* start PROVIDED MATERIAL *
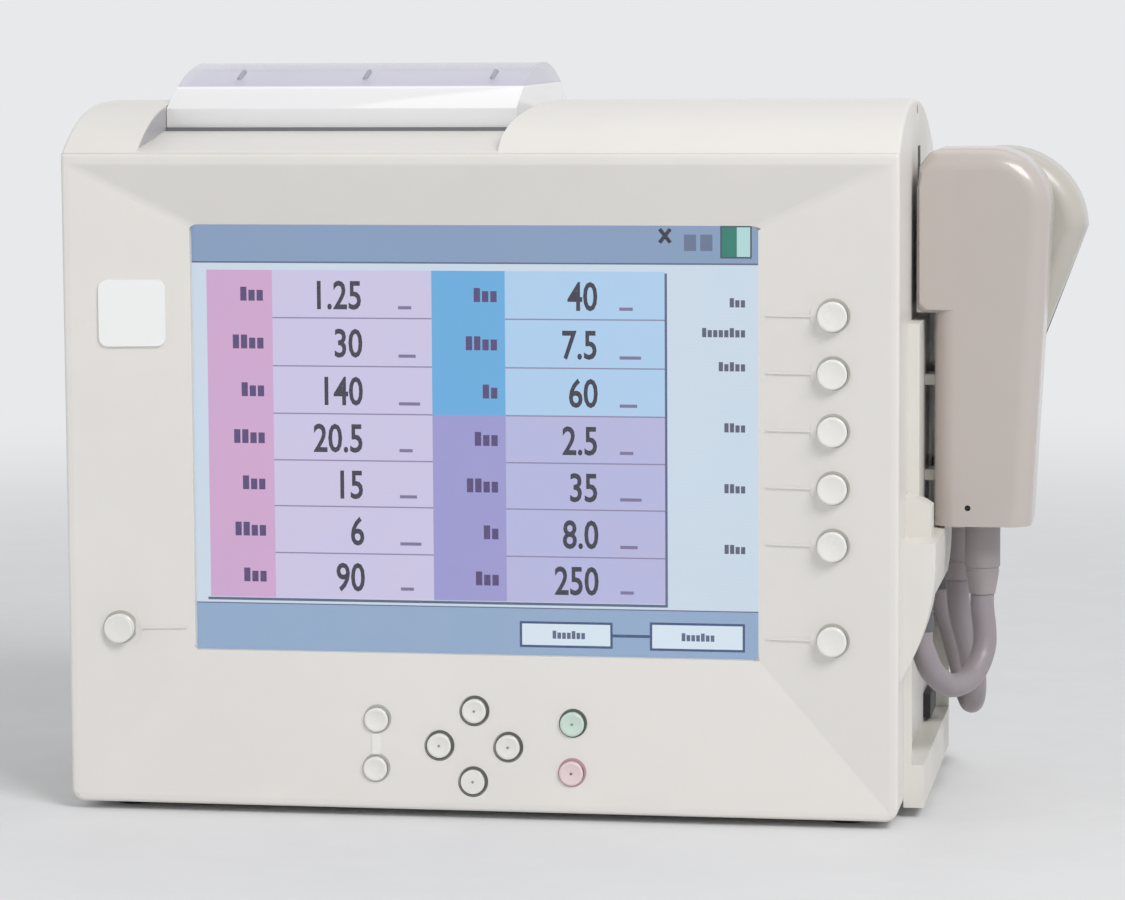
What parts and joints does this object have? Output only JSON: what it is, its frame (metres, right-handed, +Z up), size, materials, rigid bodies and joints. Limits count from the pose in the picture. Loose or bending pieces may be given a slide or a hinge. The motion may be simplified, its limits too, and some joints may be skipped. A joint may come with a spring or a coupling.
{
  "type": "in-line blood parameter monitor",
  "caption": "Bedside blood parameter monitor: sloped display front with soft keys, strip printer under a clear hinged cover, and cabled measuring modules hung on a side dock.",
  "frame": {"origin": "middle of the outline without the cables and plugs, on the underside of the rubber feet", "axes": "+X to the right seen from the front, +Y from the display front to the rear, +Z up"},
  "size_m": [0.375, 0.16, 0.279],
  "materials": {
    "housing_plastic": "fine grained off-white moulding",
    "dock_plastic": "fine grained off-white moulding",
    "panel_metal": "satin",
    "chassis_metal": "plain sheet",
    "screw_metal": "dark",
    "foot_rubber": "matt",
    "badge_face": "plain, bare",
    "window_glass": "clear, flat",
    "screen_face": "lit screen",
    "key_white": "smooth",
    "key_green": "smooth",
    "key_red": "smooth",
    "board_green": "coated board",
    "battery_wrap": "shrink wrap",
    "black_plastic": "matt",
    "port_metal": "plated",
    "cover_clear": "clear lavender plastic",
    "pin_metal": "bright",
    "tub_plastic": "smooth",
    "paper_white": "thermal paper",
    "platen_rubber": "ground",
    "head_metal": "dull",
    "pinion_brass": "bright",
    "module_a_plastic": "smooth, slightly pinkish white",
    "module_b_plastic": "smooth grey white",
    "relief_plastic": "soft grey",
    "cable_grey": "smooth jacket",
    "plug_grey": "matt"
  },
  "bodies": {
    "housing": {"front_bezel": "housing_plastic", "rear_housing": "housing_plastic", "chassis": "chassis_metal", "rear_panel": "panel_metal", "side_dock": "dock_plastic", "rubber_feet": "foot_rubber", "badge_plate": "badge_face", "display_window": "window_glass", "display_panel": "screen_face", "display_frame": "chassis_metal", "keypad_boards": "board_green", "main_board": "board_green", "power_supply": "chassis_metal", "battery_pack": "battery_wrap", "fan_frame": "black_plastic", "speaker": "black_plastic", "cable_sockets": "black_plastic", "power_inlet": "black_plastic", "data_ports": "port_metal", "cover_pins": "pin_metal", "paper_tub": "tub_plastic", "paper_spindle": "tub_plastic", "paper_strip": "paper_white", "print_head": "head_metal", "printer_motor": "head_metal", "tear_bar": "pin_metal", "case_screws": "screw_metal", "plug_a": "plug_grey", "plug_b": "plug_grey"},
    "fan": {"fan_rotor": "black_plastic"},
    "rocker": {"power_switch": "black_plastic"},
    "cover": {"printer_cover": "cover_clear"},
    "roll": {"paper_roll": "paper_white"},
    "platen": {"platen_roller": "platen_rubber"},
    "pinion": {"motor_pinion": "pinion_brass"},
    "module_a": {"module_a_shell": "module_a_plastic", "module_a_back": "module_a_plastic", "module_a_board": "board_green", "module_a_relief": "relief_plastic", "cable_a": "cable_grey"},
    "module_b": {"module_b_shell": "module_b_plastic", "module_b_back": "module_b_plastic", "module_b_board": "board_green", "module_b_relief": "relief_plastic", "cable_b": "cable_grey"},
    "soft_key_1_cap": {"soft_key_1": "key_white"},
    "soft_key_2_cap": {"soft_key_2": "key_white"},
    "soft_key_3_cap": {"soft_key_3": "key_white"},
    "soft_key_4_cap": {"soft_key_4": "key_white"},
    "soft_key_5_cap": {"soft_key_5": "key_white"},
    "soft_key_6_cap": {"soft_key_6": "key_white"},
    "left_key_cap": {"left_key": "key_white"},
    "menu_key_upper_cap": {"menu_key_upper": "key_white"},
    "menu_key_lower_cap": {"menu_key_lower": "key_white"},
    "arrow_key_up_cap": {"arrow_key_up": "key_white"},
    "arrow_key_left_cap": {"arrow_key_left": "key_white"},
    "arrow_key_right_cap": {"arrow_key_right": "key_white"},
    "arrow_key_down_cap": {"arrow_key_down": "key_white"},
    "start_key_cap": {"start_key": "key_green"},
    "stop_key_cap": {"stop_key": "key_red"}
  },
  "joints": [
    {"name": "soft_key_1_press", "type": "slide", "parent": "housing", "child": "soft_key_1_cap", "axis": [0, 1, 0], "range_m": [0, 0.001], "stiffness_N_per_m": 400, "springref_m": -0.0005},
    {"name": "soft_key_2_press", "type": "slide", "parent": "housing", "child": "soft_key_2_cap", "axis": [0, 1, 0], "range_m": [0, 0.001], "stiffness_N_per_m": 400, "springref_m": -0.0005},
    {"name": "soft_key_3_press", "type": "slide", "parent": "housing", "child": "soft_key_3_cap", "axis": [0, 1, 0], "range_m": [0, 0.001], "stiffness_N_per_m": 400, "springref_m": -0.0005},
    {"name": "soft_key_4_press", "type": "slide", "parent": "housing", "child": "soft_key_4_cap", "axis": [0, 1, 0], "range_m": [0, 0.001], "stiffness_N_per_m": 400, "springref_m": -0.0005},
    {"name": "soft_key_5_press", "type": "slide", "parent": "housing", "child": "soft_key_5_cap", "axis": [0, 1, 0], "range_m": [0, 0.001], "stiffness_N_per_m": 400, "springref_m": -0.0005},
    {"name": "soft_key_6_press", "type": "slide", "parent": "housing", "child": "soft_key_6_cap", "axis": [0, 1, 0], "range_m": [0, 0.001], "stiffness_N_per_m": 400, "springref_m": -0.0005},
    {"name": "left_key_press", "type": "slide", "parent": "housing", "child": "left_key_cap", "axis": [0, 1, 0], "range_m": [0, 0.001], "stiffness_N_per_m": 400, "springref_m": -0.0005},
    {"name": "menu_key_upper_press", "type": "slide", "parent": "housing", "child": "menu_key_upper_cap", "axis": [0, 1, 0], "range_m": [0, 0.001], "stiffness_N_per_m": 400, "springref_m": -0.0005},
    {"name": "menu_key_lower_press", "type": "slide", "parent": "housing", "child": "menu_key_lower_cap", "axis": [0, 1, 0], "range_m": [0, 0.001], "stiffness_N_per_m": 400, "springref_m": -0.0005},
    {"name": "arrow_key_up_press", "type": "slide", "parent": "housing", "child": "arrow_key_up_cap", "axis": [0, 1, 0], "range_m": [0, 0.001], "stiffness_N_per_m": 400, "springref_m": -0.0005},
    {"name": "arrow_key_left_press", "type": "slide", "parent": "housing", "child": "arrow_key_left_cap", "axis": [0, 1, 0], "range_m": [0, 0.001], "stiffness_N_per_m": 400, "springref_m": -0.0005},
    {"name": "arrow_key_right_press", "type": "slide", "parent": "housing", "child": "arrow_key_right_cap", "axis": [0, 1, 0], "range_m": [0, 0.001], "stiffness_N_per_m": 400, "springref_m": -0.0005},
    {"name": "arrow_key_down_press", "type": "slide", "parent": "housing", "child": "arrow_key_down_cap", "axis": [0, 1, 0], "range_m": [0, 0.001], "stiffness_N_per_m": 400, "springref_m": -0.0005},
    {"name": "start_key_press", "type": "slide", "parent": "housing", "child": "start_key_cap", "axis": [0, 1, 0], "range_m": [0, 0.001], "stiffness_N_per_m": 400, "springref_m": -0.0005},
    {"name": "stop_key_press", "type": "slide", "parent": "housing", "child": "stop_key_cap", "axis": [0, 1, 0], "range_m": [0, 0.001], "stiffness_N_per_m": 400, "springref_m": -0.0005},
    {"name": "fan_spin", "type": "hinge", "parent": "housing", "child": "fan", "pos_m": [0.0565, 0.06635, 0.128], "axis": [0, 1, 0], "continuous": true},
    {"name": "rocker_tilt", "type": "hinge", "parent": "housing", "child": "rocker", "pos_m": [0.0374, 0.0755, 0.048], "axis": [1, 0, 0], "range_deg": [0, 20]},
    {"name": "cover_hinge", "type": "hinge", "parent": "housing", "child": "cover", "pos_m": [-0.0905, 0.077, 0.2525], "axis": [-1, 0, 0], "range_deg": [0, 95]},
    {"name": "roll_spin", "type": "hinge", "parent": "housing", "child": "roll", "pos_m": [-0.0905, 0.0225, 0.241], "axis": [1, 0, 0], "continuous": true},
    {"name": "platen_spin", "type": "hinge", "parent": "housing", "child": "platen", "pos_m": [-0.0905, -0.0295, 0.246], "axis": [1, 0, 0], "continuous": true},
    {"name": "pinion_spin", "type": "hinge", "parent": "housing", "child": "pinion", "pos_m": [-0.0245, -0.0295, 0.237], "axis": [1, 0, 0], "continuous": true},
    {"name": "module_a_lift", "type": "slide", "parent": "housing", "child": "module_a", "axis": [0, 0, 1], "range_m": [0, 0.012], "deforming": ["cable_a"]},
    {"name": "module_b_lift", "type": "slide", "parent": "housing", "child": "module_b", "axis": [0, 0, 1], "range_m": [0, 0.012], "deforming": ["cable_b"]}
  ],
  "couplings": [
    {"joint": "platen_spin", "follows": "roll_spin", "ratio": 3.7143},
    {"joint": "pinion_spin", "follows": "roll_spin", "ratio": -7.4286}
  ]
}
* end PROVIDED MATERIAL *
- EXERCISE OBJECTIVE: Isolate the lines that hold the word "joints" and copy all of them.

- RESPONSE:
What parts and joints does this object have? Output only JSON: what it is, its frame (metres, right-handed, +Z up), size, materials, rigid bodies and joints. Limits count from the pose in the picture. Loose or bending pieces may be given a slide or a hinge. The motion may be simplified, its limits too, and some joints may be skipped. A joint may come with a spring or a coupling.
  "joints": [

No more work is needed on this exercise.